As our focus is to make as many vehicles available as possible, we have been trying to schedule our dispatches according to geography. Remember the festival season is different in different geographies of the country. It starts with Kerala in August, then we have the Ganesh Chaturthi till 10th of September in the western India, In the first half of October, there is a large push in eastern parts during the pooja festivities and then towards the later half, come Diwali and Dhan Teras in the central and north India. So we will try to maximise availability according to the expected spikes in demand in different geographies. That is the best we can do at the . Ultimately we need to produce vehicles to satisfy the demand which seems to be coming strongly.
You have taken the fourth price hike in this calendar year. Do you sense that the commodity pressure is here to stay and in light of that would we see more such price hikes from Maruti?
We have seen a very big increase in commodity prices and I have been talking about it in the past as well, starting from April of last year. Whether it is steel where the prices went up from about Rs 38 a kg to almost Rs 68-70 a kg, copper from $5,000 dollar to $10,200 and then the precious metals which are rhodium or palladium. Rhodium has gone up from about Rs 18,000 to about Rs 64,000. So the commodity prices have actually led to a large increase in material costs for an OEM.
This impact started coming in last year itself but we did not take a price hike because as market leaders, we thought we have the responsibility not to compromise on the demand which seemed to be coming back and that is why we postponed the price hikes.
For us, it is anyway a last resort. We always started expecting that it will soften going forward and that is why in January, we had a small hike of about 1.4% and 1.6% in April and then about 1.9% in the beginning of this month.

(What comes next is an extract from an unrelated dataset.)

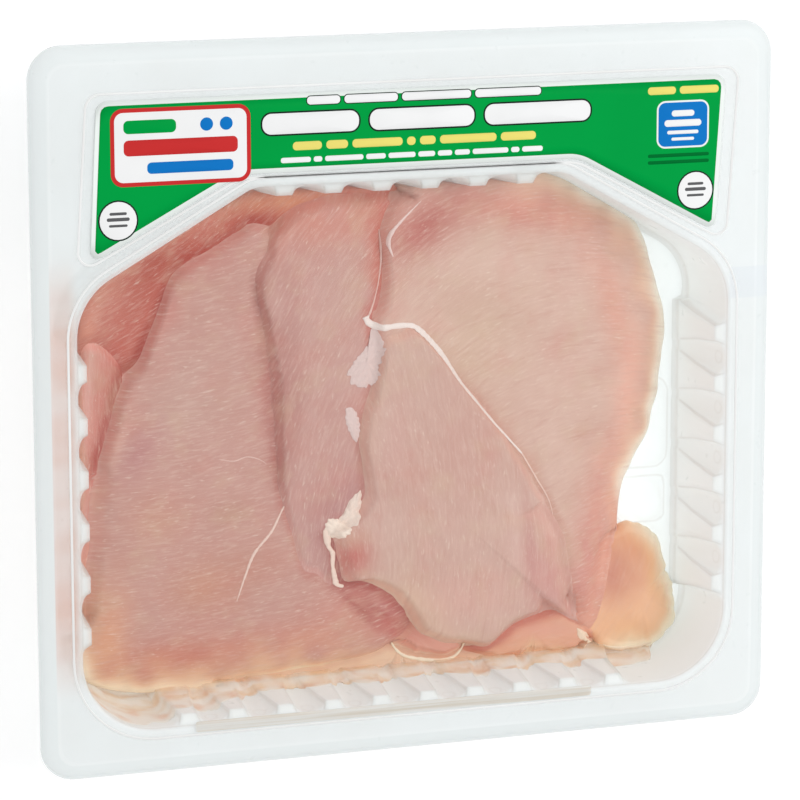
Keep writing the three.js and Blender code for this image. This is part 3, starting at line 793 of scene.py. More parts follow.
# Each slice, lowest first: middle, points round its top edge, its fibre curve (turn of the
# fibres in degrees, bend per mm about a point), flesh tone, rim tints (middle angle, half
# width of the angle in degrees, width in mm, tone, strength), soft marks (x, y, length,
# width, turn, tone, strength), painted shade that its rim throws on the meat below, like the
# rim tints, and stretches where its rim thins out (middle angle, half width, width in mm).
# The rim tints are partly the pale edge of the meat and partly painted light: pale bands paint
# the glow of light through thin rims and lighten them against their shade, dark bands paint
# shade on shoulders turned from the light.
slices = {
    "sliceBase": {
        "node": "slice_base", "slot": "meat_fat", "seed": 11, "ragged": 3.2,
        "middle": (4, -90, 6.4),
        "edge": [(-60, -97.6, 5.5), (-45, -98, 6), (-24, -98, 6), (4, -98, 6), (29, -98, 6), (54, -98, 6),
                 (67, -97.4, 5.5), (68, -90, 6), (54, -84, 6), (29, -82, 6), (4, -81, 6), (-24, -82, 6),
                 (-45, -84, 6), (-60, -88, 5.5)],
        "fibre": (4, 0.0), "flesh": (236, 202, 172), "wave": 0.25,
        "rims": [(0, 180, 2.5, (244, 226, 204), 0.7)],
        "marks": [(20, -96, 10, 3, 0, (228, 170, 138), 0.6), (-40, -94, 18, 3, 0, (242, 212, 178), 0.5),
                  (44, -97, 6, 2, 0, (224, 166, 138), 0.5), (0, -97, 5, 2, 10, (226, 172, 144), 0.5)],
    },
    "sliceCorner": {
        "node": "slice_corner", "slot": "meat_fat", "seed": 12,
        "middle": (88, -78, 11),
        "edge": [(83, -56, 5.6), (87, -54.6, 5), (92.3, -56, 5), (97.6, -60, 5), (100.2, -67, 5),
                 (102.6, -75.7, 5), (104.6, -84.7, 5), (103.4, -92, 5), (99.6, -96.4, 5),
                 (92.6, -98.8, 5.5), (83.6, -99, 6), (77, -96.4, 7), (71, -92, 9), (64, -84, 10.4),
                 (62, -72, 8), (67, -62, 5.5), (76, -58, 5)],
        "fibre": (60, 0.004), "flesh": (246, 192, 152), "wave": 0.4,
        # pale bands: the lobe's own pale edge with a painted glow of light through its thin rim
        "rims": [(-15, 118, 8, (248, 202, 154), 0.8), (-15, 112, 3.6, (255, 246, 220), 0.95)],
        "marks": [(87.5, -62, 7, 4, -60, (228, 154, 108), 0.8), (79, -71, 10, 8, 80, (204, 132, 114), 0.9),
                  (87, -72, 8, 9, 80, (218, 152, 122), 0.6), (90, -90, 12, 4, -8, (240, 182, 138), 0.7),
                  (95, -74, 10, 3, 100, (236, 172, 120), 0.7), (96, -84, 9, 6, 80, (250, 198, 158), 0.6)],
    },
    "sliceBackLeft": {
        "node": "slice_back_left", "slot": "meat_deep", "seed": 13,
        "middle": (-60, 45, 13.5),
        "edge": [(0, 67, 15.5), (-16, 67, 16), (-33, 67, 16.5), (-50, 66.5, 16.5), (-65, 60, 17),
                 (-83, 51, 17), (-96, 43, 17), (-104, 35, 17), (-107, 26, 17), (-105, 10, 14),
                 (-102, 0, 12.5), (-90, 5, 12), (-70, 24, 12), (-40, 37, 12), (0, 50, 13)],
        "fibre": (35, 0.002), "flesh": (202, 124, 108), "wave": 0.5,
        "rims": [(130, 80, 6, (218, 150, 126), 0.5)],
        "marks": [(-75, 46, 22, 8, 35, (170, 66, 48), 0.8), (-42, 63, 16, 4, 4, (230, 160, 122), 0.9),
                  (-96, 14, 12, 5, 60, (190, 88, 72), 0.7), (-70, 40, 26, 4, 35, (182, 82, 66), 0.6),
                  (-64, 52, 14, 4, 30, (190, 104, 88), 0.6), (-98, 34, 9, 5, 40, (204, 132, 114), 0.6),
                  (-104, 22, 9, 3, 80, (228, 160, 134), 0.7)],
    },
    "stripLeft": {
        "node": "strip_left", "slot": "meat_deep", "seed": 14,
        "middle": (-98, -20, 13.5),
        "edge": [(-101, 22, 17), (-106, 20, 17), (-107, 0, 16.5), (-107, -30, 15), (-107, -58, 12.5),
                 (-104, -70, 10.5), (-98, -62, 10.5), (-92, -40, 11.5), (-88, -15, 12.5), (-89, 5, 13),
                 (-94, 16, 14.5)],
        "fibre": (88, 0.001), "flesh": (216, 148, 134), "wave": 0.4,
        "rims": [(180, 90, 2.5, (230, 166, 140), 0.7)],
        "marks": [(-104, -60, 12, 3, 85, (228, 150, 114), 0.8),
                  (-103.5, 6, 20, 1.4, 86, (232, 184, 172), 0.6),
                  (-101, -16, 16, 1.2, 82, (198, 104, 92), 0.5),
                  (-105.5, -20, 30, 1.2, 90, (222, 166, 150), 0.6)],
        "thrownShade": [(60, 60, 2.2, (182, 92, 78), 0.5)],
    },
    "sliceUnder": {
        "node": "slice_under", "slot": "meat_fat", "seed": 15,
        "middle": (7, -81, 12),
        "edge": [(0, -68, 11.5), (-12, -71, 11), (-16, -80, 9), (-6, -88, 9), (1, -90, 10.5),
                 (8, -93, 10.5), (17, -95, 10.5), (23, -95, 10.5), (27, -91, 10.5), (27, -82, 11),
                 (20, -72, 11.5), (10, -69, 11.5)],
        "fibre": (-30, 0.0), "flesh": (228, 164, 144), "wave": 0.3,
        "rims": [(-80, 70, 1.6, (246, 230, 204), 0.95)],
        "marks": [(2, -80, 12, 6, -30, (206, 126, 112), 0.8)],
        "thrownShade": [(-80, 70, 1.4, (214, 152, 126), 0.5)],
    },
    "pieceFront": {
        "node": "piece_front", "slot": "meat_fat", "seed": 16, "ragged": 1.6,
        "middle": (50, -88, 10.7),
        "edge": [(28, -89, 9.5), (26, -94, 9), (39, -98, 9), (53, -98, 8.8), (66, -97.5, 9), (71.5, -95, 9),
                 (73, -90, 9.6), (68, -82, 10), (58, -77, 10), (46, -77, 10), (34, -82, 9.8)],
        "fibre": (15, 0.0), "flesh": (228, 166, 138), "wave": 0.3,
        # pale bands: its own pale edge, lightened as painted light against the shade of its lower rim
        "rims": [(-85, 75, 4.2, (242, 208, 164), 0.85), (-85, 70, 1.8, (250, 232, 204), 0.8)],
        "marks": [(52, -93, 14, 3, 8, (236, 178, 144), 0.6), (56, -88, 12, 3, -10, (228, 166, 146), 0.6)],
    },
    "sliceLeft": {
        "node": "slice_left", "slot": "meat", "seed": 21,
        "middle": (-65, -30, 18.5),
        "edge": [(-46, 57, 17), (-53, 55, 17), (-63, 50, 17), (-75, 43, 17), (-80, 31, 17), (-86, 17, 17),
                 (-92, 9, 17), (-96, 0, 17), (-99, -11, 17), (-102.4, -21, 16.8), (-104.6, -30, 16.4),
                 (-105.6, -42, 15.8), (-106, -56, 14.8), (-106.6, -68, 14), (-107, -78, 13),
                 (-107, -87, 12), (-102, -94, 11), (-89, -97, 10), (-68, -99, 9), (-60, -99, 9),
                 (-46, -97, 10), (-22, -95, 11), (-7, -93, 12), (1, -89, 13), (8, -78, 13), (0, -55, 13.5),
                 (-14, -30, 14), (-24, 0, 14), (-27, 25, 14), (-28, 48, 15)],
        "fibre": (8, 0.0012), "flesh": (201, 153, 141), "wave": 0.5,
        "feathers": [(200, 36, 9)],
        # the first three bands: the pale lower edge with a painted glow of light through the thin rim
        "rims": [(-96, 56, 11, (226, 168, 134), 0.75), (-92, 50, 6, (244, 206, 166), 0.9),
                 (-90, 46, 3.0, (254, 238, 210), 0.95), (118, 45, 4, (208, 142, 130), 0.6),
                 (200, 36, 7, (212, 150, 134), 0.6)],
        "marks": [(-74, -86, 28, 7, 3, (202, 119, 100), 0.8), (-32, -83, 24, 8, 5, (210, 142, 124), 0.75),
                  (-10, -76, 16, 9, -20, (214, 144, 128), 0.8),
                  (-99, -78, 16, 7, 80, (228, 164, 130), 0.85),
                  # painted highlight: a thin pale band near this slice's left edge
                  (-94.5, -12, 10, 2.4, 68, (220, 172, 156), 0.75),
                  (-87, -14, 11, 5, 62, (188, 126, 126), 0.65), (-70, 2, 18, 12, 30, (202, 165, 152), 0.6),
                  (-57.8, -37, 7, 5, 10, (188, 138, 120), 0.65), (-82, -38, 10, 8, 0, (206, 146, 124), 0.5),
                  (-79, 28, 16, 4, 62, (206, 140, 128), 0.55), (-50, -56, 14, 9, 10, (196, 142, 124), 0.5),
                  (-66, -62, 12, 9, 0, (204, 145, 120), 0.7), (-8, -74, 11, 6, -48, (184, 112, 103), 0.85),
                  (-13.5, -73.5, 9, 1.3, -46, (166, 74, 66), 0.8),
                  (-6, -71.5, 6, 2, -46, (208, 158, 148), 0.7),
                  (-3, -77.5, 9, 1.2, -38, (172, 90, 82), 0.7),
                  (-1, -76, 5, 1.6, -40, (206, 152, 142), 0.6), (0, -82, 7, 3, -42, (184, 84, 76), 0.8),
                  (-78, 36, 16, 6, 62, (196, 132, 122), 0.6), (-60, 46, 14, 5, 25, (200, 134, 124), 0.5)],
        "thrownShade": [(104, 36, 2.4, (150, 44, 34), 0.85), (104, 38, 8, (190, 92, 76), 0.55),
                   (140, 32, 2.2, (164, 66, 54), 0.65), (-60, 40, 1.4, (220, 168, 138), 0.4)],
    },
    "sliceMiddle": {
        "node": "slice_middle", "slot": "meat", "seed": 22,
        "middle": (-22, 5, 21.5),
        "edge": [(-2, 66.5, 19), (-10, 66, 19), (-20, 65.5, 19.5), (-30, 64, 19.5), (-37, 61, 19.5),
                 (-43, 56, 20), (-45, 49, 20), (-49, 39, 20.5), (-47, 26, 20.5), (-44, 0, 20.5),
                 (-42, -27, 20), (-40, -37, 19.5), (-37, -48, 18.5), (-33, -60, 17.5), (-28, -62, 17),
                 (-23, -66, 16.5), (-12, -62, 15.5), (-4, -50, 16.5), (2, -30, 18), (6, 0, 18),
                 (10, 30, 18), (12, 55, 18)],
        "fibre": (66, -0.003), "flesh": (203, 157, 147), "wave": 0.4,
        # the first band is painted shade on the left shoulder, turned from the light
        "rims": [(180, 72, 8, (178, 116, 106), 0.8), (75, 45, 10, (212, 138, 120), 0.75)],
        "marks": [(-18, 56, 22, 8, 10, (210, 140, 124), 0.7), (-38, 10, 40, 4, 88, (184, 128, 120), 0.5),
                  (-20, -40, 18, 10, 60, (182, 130, 128), 0.7), (-20, 30, 26, 8, 66, (206, 164, 150), 0.5)],
        "thrownShade": [(186, 66, 2.4, (166, 104, 96), 0.6), (186, 60, 6, (190, 124, 114), 0.4),
                   (-112, 22, 1.3, (190, 118, 106), 0.5)],
    },
    "sliceRight": {
        "node": "slice_right", "slot": "meat", "seed": 23,
        "middle": (42, -5, 19.5),
        "edge": [(14, 67, 20), (1, 66, 22.5), (-4, 62, 23.5), (-8, 52, 24), (-7, 41, 24), (-9, 29, 24),
                 (-11, 25, 24), (-8, 5, 22), (-2, -15, 21), (6, -32, 20), (16, -50, 17.5), (28, -64, 15),
                 (44, -74, 12.5), (58, -80, 11.5), (66, -86, 11.5), (72, -90, 12), (76, -80, 11),
                 (80, -66, 9.4), (82.4, -58, 6.6), (83.6, -51, 5.2), (84.6, -43.8, 5), (86.8, -37, 5),
                 (90, -30.5, 5.2), (94.4, -21.8, 5), (97.2, -11.6, 5), (98.8, 0, 5), (99.8, 8.8, 5),
                 (99.4, 18, 5.3), (96.6, 27.7, 6), (92.8, 37, 7.5), (89, 46, 9), (83.5, 53, 11),
                 (75, 58.5, 13), (63, 64, 15), (50, 67.5, 16.5), (35, 67.5, 18)],
        "fibre": (20, -0.006), "flesh": (216, 179, 163), "wave": 0.5,
        "feathers": [(-62, 22, 15)],
        # the first three bands: the pale right edge with a painted glow of light through the thin rim
        "rims": [(20, 84, 13, (234, 174, 152), 0.65), (18, 78, 6.0, (250, 210, 172), 0.8),
                 (16, 72, 3.4, (255, 250, 234), 0.95), (-64, 22, 12, (226, 160, 136), 0.85),
                 (140, 20, 4, (208, 142, 128), 0.6)],
        "marks": [(46, 57, 34, 7, -8, (204, 118, 102), 0.75), (7, 53, 18, 9, 30, (184, 100, 90), 0.9),
                  (24, 14, 22, 16, 40, (209, 176, 152), 0.65), (77, 22, 26, 6, -72, (222, 158, 140), 0.7),
                  (84, -8, 20, 6, 86, (242, 180, 160), 0.6), (78, -30, 14, 6, 58, (222, 160, 142), 0.5),
                  (70, -60, 26, 9, 78, (214, 142, 130), 0.85), (60, -78, 14, 8, 0, (210, 136, 124), 0.8),
                  (30, 48, 10, 4, 60, (212, 178, 158), 0.5)],
        "thrownShade": [(140, 24, 2.4, (188, 96, 82), 0.75), (128, 16, 9, (206, 122, 104), 0.6)],
    },
    "sliceFront": {
        "node": "slice_front", "slot": "meat", "seed": 24,
        "middle": (20, -45, 24),
        "edge": [(3, 22, 25.5), (-2, 20.5, 25.5), (-7, 19, 25), (-9, 10, 25), (-11, 4, 24.8),
                 (-15, -11, 24.3), (-14, -25, 23.6), (-13, -32, 23), (-14, -36, 22.6), (-19, -43, 22),
                 (-25, -46, 21.5), (-24, -49, 21.5), (-22, -56, 21.2), (-19, -64, 20.5), (-12, -65, 20.5),
                 (-1, -72, 19), (7, -83, 18), (16, -89, 17), (23, -91, 16.5), (32, -93, 16), (37, -91, 16),
                 (45, -85, 16), (57, -82, 15), (63, -85, 14.4), (66.5, -86, 14.2), (65, -77, 15.4),
                 (63, -67, 16.6), (60.5, -57, 18), (54.5, -44, 20), (49, -35, 21.3), (44, -27, 22),
                 (38, -18, 23), (34, -12, 23.5), (22, 2, 24.5), (9, 17, 25.5)],
        "fibre": (94, 0.0016), "flesh": (210, 172, 158), "wave": 0.4,
        "feathers": [(-21, 27, 15)],
        "rims": [(-112, 46, 6, (230, 196, 168), 0.7), (90, 60, 5, (214, 172, 152), 0.5),
                 (-22, 30, 12, (215, 156, 142), 0.5)],
        "marks": [(-16.5, -54.5, 6, 8.5, 0, (198, 112, 102), 0.9),
                  (8, -72, 14, 6, -45, (218, 184, 160), 0.7), (52, -68, 18, 8, -62, (208, 148, 142), 0.7),
                  (22, -72, 22, 10, 0, (222, 170, 156), 0.55), (20, -20, 26, 14, 90, (204, 156, 143), 0.65),
                  (-4, -20, 20, 5, 80, (208, 158, 148), 0.5), (54, -52, 13, 2.2, -66, (224, 188, 172), 0.6),
                  (45, -56, 18, 2, -83, (196, 136, 130), 0.5),
                  (39, -50, 16, 1.8, -86, (222, 186, 174), 0.45)],
        "thrownShade": [(150, 45, 1.8, (188, 122, 110), 0.5), (200, 24, 3.0, (158, 82, 74), 0.8),
                   (228, 24, 4.5, (178, 86, 78), 0.75), (30, 60, 1.6, (204, 148, 130), 0.5),
                   (-62, 24, 2.0, (190, 92, 78), 0.7)],
    },
}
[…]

We were always expecting commodity prices to soften and we did not want to pass on this burden to the consumer; but they did not. They actually hardened, especially till September.
Going forward, we keep watching, we have not passed on the entire cost increase yet to the consumers. We are very mindful of demand revival taking place now and therefore we do not want to compromise on that. It is expected that in the next two quarters, there would be some softening of commodity prices. So the pressure might be less, but it has not gone away. We are keeping a very close watch.
We have in any case to walk that very fine line between the top line and the bottom line and we cannot really compromise. The consensus seems to be that there would be some softening in the commodity price in Q3 and Q4 of this fiscal.